10 per cent of our work got done when IBF worked arduously to select a pre-eminent council, which includes socially responsible celebrities and several national commissions. They have executed exceedingly well giving us a rating exceeding 80 per cent. BCCC is evolving and as you shall see in the near term, it will show value from continuous improvement. Secretary general of the BCCC Ashish Sinha has provided yeoman stewardship to ensuring the foundation for self-regulation is well in its place.
Where do you see the on-going TAM fallout going at? What does the IBF exactly want? Do you think, an interim blackout until the establishment of BARC, is ideal for the industry?
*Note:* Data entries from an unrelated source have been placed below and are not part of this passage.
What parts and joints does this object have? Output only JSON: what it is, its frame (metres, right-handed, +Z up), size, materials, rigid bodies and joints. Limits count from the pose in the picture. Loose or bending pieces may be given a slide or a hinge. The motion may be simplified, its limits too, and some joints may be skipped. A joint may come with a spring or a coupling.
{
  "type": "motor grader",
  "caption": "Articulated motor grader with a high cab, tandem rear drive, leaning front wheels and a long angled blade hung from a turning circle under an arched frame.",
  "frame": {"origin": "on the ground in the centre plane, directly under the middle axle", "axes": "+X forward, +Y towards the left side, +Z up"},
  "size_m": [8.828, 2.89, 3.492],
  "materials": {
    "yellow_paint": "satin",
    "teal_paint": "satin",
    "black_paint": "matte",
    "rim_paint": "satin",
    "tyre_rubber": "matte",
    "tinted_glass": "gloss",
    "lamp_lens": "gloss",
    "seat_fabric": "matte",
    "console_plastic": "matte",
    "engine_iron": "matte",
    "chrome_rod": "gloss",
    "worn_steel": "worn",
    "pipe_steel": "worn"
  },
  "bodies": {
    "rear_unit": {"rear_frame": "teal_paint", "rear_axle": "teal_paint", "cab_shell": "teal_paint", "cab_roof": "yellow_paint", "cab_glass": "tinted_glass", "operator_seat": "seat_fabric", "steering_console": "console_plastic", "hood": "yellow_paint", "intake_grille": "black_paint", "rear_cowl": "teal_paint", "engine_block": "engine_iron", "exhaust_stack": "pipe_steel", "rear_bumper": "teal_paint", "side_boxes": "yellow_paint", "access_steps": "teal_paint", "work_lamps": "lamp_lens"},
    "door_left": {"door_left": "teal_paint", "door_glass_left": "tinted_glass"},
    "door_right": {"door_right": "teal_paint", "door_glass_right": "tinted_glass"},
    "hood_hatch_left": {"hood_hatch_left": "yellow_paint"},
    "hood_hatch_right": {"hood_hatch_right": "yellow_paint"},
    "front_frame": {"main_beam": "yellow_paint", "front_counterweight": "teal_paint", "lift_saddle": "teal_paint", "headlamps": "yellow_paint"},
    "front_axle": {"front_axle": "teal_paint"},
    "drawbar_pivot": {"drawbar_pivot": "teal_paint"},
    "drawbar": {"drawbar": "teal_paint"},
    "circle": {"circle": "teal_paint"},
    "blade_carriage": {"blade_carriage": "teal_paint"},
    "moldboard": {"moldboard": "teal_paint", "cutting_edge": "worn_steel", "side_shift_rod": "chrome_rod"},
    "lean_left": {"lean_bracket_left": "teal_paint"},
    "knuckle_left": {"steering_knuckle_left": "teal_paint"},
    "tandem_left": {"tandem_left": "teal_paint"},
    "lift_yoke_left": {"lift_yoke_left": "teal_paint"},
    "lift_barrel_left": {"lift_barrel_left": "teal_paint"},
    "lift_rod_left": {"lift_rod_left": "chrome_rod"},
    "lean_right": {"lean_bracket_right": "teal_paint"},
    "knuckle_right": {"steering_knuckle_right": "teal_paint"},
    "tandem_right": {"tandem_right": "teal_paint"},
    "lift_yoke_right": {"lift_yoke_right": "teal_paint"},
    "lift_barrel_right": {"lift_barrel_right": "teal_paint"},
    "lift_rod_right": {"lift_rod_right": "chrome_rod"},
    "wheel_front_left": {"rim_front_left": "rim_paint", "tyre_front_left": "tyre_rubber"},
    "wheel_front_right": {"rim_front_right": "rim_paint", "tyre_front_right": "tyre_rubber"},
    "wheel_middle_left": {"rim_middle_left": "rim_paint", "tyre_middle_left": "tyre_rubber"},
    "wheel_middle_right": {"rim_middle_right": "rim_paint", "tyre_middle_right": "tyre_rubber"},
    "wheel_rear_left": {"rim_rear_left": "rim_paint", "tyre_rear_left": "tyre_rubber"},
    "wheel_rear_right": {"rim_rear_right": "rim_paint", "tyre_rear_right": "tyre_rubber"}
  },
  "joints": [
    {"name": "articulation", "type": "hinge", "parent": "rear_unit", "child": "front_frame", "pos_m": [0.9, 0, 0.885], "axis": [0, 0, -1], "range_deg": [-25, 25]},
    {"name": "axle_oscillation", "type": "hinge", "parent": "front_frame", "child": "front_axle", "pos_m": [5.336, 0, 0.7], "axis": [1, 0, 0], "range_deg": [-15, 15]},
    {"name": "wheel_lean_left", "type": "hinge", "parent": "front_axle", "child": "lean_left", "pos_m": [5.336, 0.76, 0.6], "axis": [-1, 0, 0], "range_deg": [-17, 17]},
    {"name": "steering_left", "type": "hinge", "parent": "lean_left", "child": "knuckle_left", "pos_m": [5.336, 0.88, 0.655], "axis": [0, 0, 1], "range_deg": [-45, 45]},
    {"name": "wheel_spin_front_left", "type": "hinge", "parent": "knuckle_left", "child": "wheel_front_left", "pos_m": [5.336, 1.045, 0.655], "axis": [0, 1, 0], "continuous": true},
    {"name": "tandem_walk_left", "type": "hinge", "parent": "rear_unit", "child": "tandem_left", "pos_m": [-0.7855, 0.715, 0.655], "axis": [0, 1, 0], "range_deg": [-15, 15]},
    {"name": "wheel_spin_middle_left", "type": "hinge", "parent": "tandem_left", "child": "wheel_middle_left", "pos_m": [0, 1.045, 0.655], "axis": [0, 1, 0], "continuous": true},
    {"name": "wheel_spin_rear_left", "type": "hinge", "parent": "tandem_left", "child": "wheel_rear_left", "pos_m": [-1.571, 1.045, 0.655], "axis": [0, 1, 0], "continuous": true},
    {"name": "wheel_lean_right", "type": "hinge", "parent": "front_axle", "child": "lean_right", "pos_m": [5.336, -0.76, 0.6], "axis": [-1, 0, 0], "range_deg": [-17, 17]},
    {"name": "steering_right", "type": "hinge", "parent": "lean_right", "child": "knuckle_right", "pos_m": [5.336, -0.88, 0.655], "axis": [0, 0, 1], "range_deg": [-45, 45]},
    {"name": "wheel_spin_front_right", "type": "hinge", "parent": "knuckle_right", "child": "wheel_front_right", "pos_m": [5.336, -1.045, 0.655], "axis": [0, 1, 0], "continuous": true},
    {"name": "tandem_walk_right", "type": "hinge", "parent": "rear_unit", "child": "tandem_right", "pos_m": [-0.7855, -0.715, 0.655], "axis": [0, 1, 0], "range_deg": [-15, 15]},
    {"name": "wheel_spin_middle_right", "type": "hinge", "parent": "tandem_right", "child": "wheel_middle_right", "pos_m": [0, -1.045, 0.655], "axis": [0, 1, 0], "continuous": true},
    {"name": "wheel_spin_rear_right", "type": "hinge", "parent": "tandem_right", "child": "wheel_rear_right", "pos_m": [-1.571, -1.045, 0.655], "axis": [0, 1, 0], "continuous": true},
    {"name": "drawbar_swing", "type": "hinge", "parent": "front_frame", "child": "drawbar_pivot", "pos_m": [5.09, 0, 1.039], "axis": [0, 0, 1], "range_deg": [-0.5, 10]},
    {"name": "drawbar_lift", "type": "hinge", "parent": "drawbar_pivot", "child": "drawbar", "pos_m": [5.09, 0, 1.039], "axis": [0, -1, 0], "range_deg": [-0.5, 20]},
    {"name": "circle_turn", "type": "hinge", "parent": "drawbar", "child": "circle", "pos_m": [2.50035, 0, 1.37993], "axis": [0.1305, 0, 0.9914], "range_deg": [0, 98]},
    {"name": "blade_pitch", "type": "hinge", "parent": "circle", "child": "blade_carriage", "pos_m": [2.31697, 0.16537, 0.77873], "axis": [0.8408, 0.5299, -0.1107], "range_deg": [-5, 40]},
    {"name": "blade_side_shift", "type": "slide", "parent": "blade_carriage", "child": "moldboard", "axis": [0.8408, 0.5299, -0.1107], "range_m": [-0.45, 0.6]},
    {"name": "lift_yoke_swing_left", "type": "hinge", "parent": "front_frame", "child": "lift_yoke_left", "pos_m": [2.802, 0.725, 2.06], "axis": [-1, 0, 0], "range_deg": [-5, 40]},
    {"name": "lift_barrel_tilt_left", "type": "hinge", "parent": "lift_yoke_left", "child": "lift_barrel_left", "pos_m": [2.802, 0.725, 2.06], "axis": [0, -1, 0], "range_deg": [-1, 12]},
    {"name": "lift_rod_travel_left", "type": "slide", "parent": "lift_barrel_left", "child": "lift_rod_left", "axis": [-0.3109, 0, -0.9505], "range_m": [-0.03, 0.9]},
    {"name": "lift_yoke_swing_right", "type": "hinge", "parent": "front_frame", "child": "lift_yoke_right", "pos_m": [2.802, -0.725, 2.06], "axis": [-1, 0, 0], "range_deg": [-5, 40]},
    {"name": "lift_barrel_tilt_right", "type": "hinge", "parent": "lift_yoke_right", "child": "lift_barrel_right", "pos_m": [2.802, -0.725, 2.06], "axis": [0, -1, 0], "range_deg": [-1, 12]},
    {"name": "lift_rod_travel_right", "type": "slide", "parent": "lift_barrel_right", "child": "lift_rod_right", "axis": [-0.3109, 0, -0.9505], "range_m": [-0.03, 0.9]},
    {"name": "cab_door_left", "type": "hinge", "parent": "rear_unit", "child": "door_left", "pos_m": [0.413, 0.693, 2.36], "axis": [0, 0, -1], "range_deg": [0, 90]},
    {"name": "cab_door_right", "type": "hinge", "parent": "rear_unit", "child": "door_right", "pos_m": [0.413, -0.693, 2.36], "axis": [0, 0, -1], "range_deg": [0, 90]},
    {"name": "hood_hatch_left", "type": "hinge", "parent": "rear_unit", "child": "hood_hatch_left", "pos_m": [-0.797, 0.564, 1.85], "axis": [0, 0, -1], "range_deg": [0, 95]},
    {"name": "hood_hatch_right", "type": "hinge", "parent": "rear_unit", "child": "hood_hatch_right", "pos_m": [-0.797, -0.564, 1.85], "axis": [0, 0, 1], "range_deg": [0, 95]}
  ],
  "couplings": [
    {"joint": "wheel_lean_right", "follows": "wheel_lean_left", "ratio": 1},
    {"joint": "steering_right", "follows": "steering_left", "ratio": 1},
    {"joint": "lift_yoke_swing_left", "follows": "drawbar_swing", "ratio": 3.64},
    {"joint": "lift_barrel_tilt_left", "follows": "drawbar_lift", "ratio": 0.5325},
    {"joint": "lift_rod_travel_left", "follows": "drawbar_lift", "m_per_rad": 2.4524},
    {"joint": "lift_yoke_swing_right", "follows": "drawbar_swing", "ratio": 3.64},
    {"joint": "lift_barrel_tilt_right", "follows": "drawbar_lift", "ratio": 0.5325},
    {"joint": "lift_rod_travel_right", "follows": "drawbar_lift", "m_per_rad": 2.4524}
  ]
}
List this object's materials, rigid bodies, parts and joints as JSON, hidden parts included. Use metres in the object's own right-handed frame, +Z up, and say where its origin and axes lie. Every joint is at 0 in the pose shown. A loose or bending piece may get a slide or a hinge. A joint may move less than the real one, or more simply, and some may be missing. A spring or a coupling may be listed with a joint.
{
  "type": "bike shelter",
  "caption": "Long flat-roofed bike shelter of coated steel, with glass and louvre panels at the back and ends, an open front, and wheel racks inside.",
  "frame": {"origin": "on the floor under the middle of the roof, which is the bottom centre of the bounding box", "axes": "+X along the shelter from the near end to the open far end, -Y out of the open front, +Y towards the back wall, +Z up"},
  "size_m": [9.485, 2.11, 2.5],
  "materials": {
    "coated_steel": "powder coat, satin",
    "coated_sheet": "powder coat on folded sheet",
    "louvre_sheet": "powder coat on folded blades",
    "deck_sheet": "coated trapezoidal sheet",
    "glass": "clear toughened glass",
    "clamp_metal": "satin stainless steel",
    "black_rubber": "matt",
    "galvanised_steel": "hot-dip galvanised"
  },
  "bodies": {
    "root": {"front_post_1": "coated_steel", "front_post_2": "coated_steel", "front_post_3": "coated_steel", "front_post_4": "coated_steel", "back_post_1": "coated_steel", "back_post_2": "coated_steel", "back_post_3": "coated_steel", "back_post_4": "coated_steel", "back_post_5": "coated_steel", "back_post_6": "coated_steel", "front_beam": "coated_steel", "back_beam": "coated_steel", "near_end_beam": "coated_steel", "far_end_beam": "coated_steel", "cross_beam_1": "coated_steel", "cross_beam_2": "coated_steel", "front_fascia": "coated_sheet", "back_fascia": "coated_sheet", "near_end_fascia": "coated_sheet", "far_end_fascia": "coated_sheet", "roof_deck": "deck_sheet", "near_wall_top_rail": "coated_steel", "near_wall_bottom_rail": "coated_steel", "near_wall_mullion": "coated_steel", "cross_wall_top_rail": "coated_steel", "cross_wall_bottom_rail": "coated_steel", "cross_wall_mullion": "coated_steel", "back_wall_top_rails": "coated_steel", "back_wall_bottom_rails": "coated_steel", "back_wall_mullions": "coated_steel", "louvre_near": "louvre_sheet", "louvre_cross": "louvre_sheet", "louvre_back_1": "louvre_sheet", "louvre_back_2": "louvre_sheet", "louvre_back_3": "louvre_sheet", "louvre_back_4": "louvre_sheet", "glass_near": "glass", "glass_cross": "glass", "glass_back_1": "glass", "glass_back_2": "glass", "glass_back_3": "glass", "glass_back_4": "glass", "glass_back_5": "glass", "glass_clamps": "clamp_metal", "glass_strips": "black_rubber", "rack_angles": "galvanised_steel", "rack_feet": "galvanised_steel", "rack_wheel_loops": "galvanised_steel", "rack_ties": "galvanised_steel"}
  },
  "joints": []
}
80+ million Telugu speaking Indians and about 60 per cent of them watching television get compared on the same canvas as 600 million cricket viewers, one million CSI New York viewers and less than 20 million Punjabi television viewers. The media industry needs to dig deeply into understanding what is necessary to capture, measure and rate this vast linguistic diversity, geographic-cultural-social-economic-not-so-urbanised diversity notwithstanding. Simplistic, superficial answers will neither solve the problem nor satisfy ratings watchers who feel like they are at a discotheque. This is a serious problem and it requires serious thinking. To repeat, TAM is not the problem. Its ineffectiveness is viewed as one. I believe a solution will emerge and I request the industry to watch this space.
We have a road map in mind, but the industry will have to go through its recognition pains.
In the case of no ratings for the coming month, do you agree that historical benchmarks should be the guide for advertisers? There seems to be a conflicting support on the TAM issue with broadcasters vehemently against continuing ratings, whereas, advertisers are willing to give TAM a chance to solve its issues. What do you have to say about that?
Let me say this very, very simply – broadcasters are unhappy with what they are getting. So are the agencies. Please help me understand how a bad rating can be better than no rating?